Should I repay my gold loan now that prices have fallen?
If your LTV is approaching or exceeding 75%, partial repayment is a prudent step to protect your collateral. If you are comfortably within the limit, monitor the situation closely but there's no immediate need to rush. Focus on your LTV ratio, not the price chart alone.
Will gold prices recover after the US-Iran war ends?
Historically, yes. Gold tends to recover and reach new highs once post-war instability settles, and central banks resume buying cycles. However, in the short term, a peace deal could push gold lower before it rebuilds. India's structural demand, weddings, festivals, reserve accumulation, provides a solid long-term floor.
Conclusion
Gold's ₹1 lakh single-day crash is not just a headline, it is a wake-up call for every Indian who owns gold, holds a gold loan, or is planning to invest in the yellow metal.
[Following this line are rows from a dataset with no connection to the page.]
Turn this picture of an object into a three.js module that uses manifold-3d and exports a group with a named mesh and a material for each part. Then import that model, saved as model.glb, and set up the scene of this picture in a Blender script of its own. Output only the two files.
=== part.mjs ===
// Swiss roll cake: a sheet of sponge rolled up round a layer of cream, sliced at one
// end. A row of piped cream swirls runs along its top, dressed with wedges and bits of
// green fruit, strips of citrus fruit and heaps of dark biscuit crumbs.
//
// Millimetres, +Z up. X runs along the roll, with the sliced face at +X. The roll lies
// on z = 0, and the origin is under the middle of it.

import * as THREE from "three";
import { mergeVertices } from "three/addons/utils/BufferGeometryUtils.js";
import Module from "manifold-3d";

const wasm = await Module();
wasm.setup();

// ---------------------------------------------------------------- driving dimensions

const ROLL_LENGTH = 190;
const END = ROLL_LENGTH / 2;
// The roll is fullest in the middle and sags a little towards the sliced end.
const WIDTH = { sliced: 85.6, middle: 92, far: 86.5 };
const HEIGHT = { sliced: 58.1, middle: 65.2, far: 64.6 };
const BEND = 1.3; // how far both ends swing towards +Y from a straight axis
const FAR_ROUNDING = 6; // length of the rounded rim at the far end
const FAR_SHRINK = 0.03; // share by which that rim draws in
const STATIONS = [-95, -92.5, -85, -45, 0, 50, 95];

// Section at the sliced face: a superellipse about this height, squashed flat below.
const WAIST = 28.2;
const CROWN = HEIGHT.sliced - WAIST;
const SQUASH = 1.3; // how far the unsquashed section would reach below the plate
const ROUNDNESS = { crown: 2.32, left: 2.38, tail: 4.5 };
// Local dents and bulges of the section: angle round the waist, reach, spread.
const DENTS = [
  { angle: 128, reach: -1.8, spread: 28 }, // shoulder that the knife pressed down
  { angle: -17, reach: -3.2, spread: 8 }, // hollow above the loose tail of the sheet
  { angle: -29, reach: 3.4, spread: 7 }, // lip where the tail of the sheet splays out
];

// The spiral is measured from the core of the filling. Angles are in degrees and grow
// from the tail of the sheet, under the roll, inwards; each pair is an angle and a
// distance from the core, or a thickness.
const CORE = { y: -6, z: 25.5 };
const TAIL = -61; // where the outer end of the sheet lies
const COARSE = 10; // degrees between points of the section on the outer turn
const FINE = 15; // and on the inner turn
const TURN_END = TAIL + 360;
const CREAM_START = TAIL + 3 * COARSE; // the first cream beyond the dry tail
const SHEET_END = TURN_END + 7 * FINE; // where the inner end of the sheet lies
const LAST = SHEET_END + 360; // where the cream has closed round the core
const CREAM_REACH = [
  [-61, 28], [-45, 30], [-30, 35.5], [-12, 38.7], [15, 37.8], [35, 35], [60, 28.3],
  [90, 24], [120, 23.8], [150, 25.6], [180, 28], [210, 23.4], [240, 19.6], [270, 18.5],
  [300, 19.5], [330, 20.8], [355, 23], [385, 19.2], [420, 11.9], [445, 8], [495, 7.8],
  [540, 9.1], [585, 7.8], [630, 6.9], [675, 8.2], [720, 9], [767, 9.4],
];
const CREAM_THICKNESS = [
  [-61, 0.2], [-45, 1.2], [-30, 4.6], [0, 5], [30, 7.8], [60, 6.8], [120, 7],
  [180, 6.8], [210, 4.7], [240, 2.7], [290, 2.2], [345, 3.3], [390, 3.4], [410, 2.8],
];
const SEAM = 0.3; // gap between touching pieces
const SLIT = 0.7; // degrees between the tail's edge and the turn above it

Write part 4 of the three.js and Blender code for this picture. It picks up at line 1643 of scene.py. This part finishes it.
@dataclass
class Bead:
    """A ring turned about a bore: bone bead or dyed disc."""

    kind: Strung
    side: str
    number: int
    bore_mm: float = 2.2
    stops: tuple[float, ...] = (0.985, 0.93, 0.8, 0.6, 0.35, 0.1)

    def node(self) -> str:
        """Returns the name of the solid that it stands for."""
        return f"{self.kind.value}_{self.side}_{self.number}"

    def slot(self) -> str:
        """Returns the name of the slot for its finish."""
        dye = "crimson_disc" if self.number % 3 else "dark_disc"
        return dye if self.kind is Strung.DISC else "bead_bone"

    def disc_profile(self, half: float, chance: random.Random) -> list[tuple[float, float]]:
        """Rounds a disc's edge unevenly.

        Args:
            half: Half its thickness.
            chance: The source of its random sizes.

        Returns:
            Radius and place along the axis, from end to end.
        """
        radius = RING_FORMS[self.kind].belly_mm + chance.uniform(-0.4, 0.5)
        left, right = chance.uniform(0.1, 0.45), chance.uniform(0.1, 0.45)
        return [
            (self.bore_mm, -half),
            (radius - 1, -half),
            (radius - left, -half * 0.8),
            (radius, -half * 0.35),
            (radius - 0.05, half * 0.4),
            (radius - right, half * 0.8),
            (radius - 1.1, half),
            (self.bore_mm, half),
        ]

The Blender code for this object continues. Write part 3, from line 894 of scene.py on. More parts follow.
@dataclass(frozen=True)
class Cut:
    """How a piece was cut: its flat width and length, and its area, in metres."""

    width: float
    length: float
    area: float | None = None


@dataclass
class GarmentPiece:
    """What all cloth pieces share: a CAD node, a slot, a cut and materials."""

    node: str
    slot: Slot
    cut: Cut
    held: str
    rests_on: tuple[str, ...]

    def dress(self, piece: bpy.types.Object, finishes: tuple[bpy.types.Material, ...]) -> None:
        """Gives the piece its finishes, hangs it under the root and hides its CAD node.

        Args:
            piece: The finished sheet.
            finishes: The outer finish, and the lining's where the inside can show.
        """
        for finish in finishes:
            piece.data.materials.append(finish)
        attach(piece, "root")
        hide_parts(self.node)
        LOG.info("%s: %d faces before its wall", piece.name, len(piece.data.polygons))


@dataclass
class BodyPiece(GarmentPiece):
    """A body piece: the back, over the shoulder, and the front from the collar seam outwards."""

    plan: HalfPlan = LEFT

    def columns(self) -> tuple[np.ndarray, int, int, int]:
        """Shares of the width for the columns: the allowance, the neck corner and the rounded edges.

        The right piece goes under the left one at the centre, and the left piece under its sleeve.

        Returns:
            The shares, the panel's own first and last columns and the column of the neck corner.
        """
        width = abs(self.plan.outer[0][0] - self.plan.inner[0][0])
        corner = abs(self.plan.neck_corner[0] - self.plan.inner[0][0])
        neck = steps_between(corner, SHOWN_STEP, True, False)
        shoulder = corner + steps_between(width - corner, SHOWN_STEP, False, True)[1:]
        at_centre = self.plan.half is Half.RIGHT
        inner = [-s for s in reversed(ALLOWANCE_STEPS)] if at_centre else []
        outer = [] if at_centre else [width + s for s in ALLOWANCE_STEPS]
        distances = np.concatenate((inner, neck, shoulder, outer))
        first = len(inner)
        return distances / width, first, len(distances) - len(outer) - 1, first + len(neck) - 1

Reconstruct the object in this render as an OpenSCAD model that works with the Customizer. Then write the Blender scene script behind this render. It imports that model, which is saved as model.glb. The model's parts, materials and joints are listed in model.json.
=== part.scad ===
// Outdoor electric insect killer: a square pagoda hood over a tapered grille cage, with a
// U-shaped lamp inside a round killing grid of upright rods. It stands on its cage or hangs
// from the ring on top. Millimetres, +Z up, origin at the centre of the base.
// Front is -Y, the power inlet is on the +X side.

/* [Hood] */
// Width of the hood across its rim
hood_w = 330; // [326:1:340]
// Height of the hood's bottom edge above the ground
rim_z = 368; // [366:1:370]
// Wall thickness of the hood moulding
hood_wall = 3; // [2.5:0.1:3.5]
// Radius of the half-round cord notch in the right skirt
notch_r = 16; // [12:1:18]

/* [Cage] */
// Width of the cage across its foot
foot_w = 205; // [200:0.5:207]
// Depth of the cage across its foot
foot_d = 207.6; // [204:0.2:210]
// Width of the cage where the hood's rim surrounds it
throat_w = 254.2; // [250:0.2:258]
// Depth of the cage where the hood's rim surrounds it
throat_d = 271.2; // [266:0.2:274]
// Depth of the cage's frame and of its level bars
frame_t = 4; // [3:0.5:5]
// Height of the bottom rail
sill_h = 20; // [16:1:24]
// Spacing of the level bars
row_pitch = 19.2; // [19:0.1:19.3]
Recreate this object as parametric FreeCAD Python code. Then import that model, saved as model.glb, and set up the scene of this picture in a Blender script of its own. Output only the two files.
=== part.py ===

The US-Iran war has shown us how quickly the world can change. In a matter of weeks, geopolitical chaos pushed gold to record highs. And now, the first whisper of peace has pulled it back sharply. This kind of volatility is not going away anytime soon, not while bombs are still falling, and diplomats are still talking in back-channels.
Here's what this moment is really telling us:
If you are a gold loan borrower, act now. Don't wait for your lender to call you. Check your LTV, talk to your bank, and create a cushion before the situation worsens. Your grandmother's necklace deserves better than being auctioned in a bank notice.
If you are an investor, resist the urge to make impulsive decisions in either direction. Don't panic-sell if you hold gold. Don't blindly buy just because prices dipped. Use the staggered approach, keep your horizon long, and let the dust of the war settle before making big moves.
And if you are simply someone trying to understand what's happening, you now know. Global wars are no longer distant events on news tickers. They shape the price of the gold in your locker, the EMI on your loan, and the rate your bank offers tomorrow morning.
Stay informed. Stay prepared. And remember, in times of uncertainty, knowledge is the only asset that never loses value.